Directed by Michael Bay
Written by Randall Wallace
Starring Ben Affleck, Josh Hartnett, Kate Beckinsale, Alec Baldwin, Jon Voight
My Advice: Matinee.
It's America before their entry into World War II. The military is on guard, some worrying about the European theatre, some about the Pacific, all knowing that their involvement is inevitable. Two boyhood friends (Affleck and Hartnett) are Army flyers together, inseparable. When Affleck's character Rafe meets young nurse Evelyn (Beckinsale), then their paths are all destined to cross...at Pearl Harbor.
You're wondering why my synopsis has very little if anything to do with the actual attack that we all know is the centerpiece for the film. Well that's because the gist of the story, namely that romantic angle, has very little to do with the infamous December 7th date at Pearl Harbor. In fact, you could unplug the romance module from this film and plug it back into pretty much any other military conflict almost anytime in history. You could set the same story centered around the intrusion of the Trojan Horse as long as you changed out the planes for horses and chariots or something. Regardless, the point is this: there's nothing more debilitating than filmmakers who do not trust their own source material. The story of Pearl Harbor is interesting enough, it doesn't necessarily need a romance to go along with it.

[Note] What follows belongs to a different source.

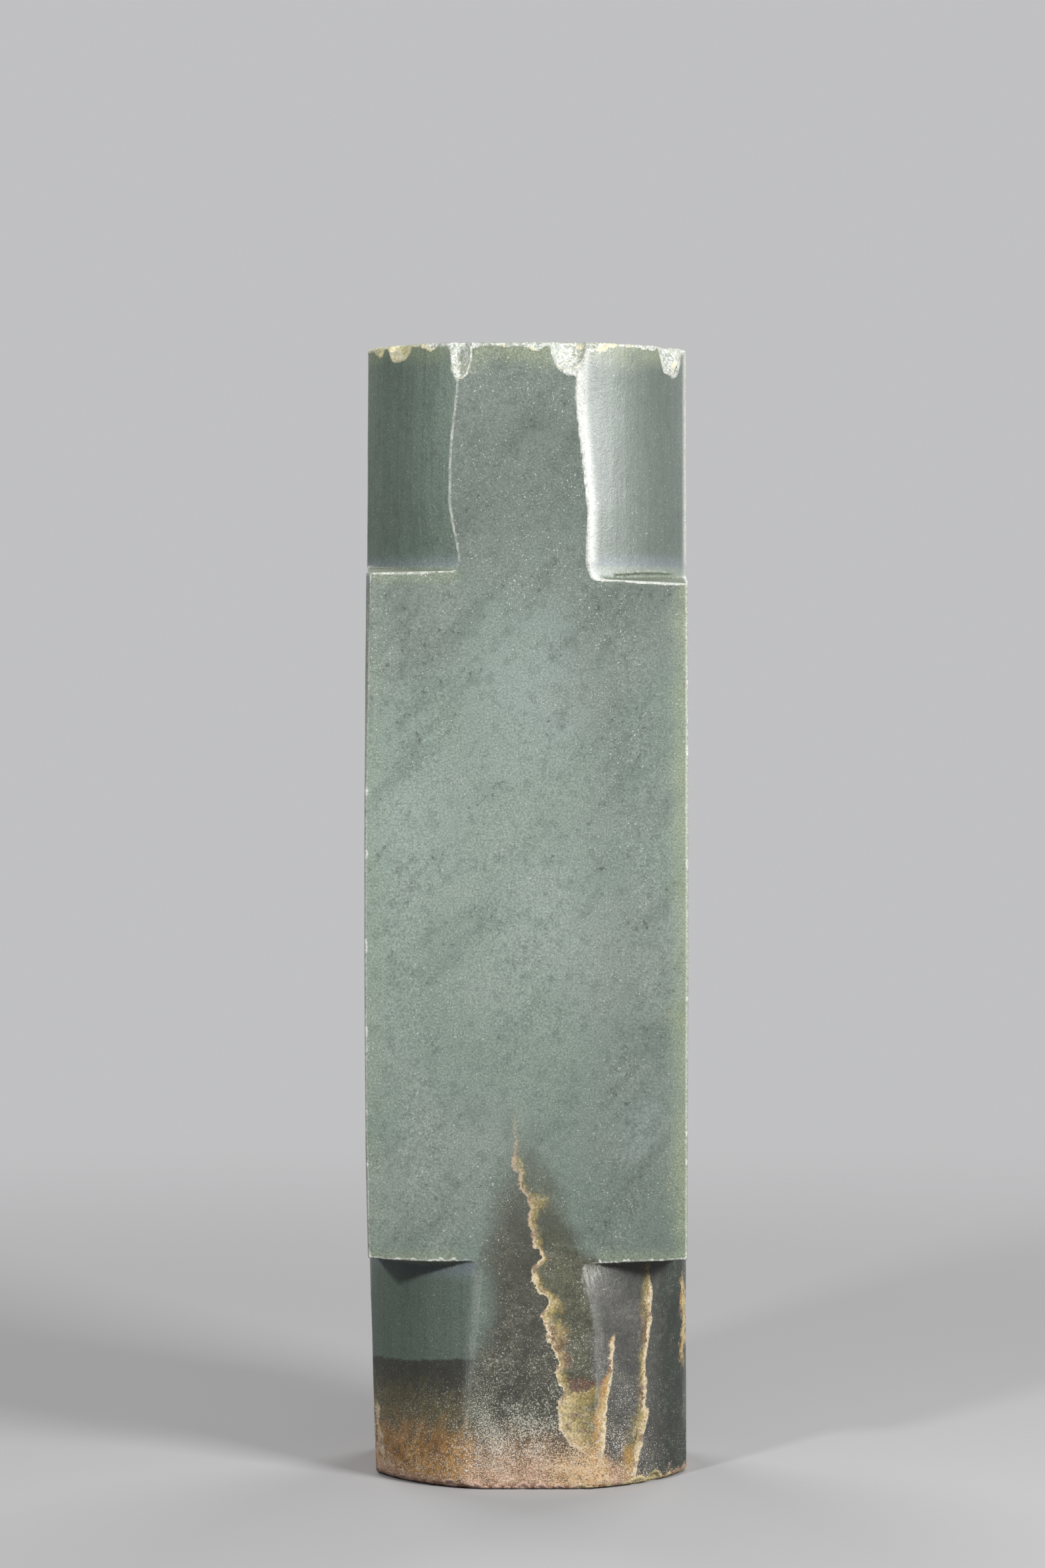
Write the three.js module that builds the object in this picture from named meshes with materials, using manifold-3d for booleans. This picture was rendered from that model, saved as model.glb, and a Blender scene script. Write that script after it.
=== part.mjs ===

Bear in mind that it isn't the fault of the romantic angle itself--it, in concept, was fine. The actors involved in it, the entire cast in fact, was exceptional. The fact they were able to coax such great performances out of such ham-fisted, wince-a-minute stretches of dialogue is a true sign of their collective intestinal fortitude. But the major problem here is that Michael Bay is not the director to deliver such a balance of action and romance. Bay does action. He does action very well. The reason that films like Armageddon were such fun was basically due to the fact that you didn't have time to stop and think about the bad lines, the bad scenes. You only had a few minutes of Affleck and Liv Tyler lying under a tree to contend with. Here? An hour and a half before the really interesting and engaging stuff begins. And with Armageddon you didn't get strange superfluous sideplots like the one handed Cuba Gooding Jr., whose character of Dorie Miller felt tacked on, again, to the overwhelming romantic engine that drives the story.
The standouts amongst the cast were Harnett and Affleck, both wading through the verbal muck, and Voight's turn as FDR, which was very impressive to watch. The cinematography is beautifully executed, as most Bruckheimer films are. But other than that, it's all in the admittedly breathtaking FX. It's all in plane bits flying at the camera. It's all in bigass explosions. Which is fine if that's all you're supposed to be getting, but Bay and company made it clear from the getgo that it's meant to be a love story set around an event of Great Weight and Portents. But they never trust an emotional moment to simply happen. They have to try and manufacture everything, and they fabricate these things badly. No one talks like these people do, not even in their most teenage starry-eyed stupid moments of unbridled passion. And as for the Great Weight? Well, in case you didn't get it, there's a narration on hand to help you when it comes down to the wire.
Bay and Wallace are simply the wrong people for this material. Sure, the event itself, the forty minutes of the attack are stunning. But it's the other two hours and twenty minutes that need help. Editing. Something, please. I'm giving it a matinee with a caveat: show up one hour and thirty minutes into the show so you can catch the attack and the immediate aftermath--then leave. If you can't work that, rent it on DVD so you can just skip to the good stuff.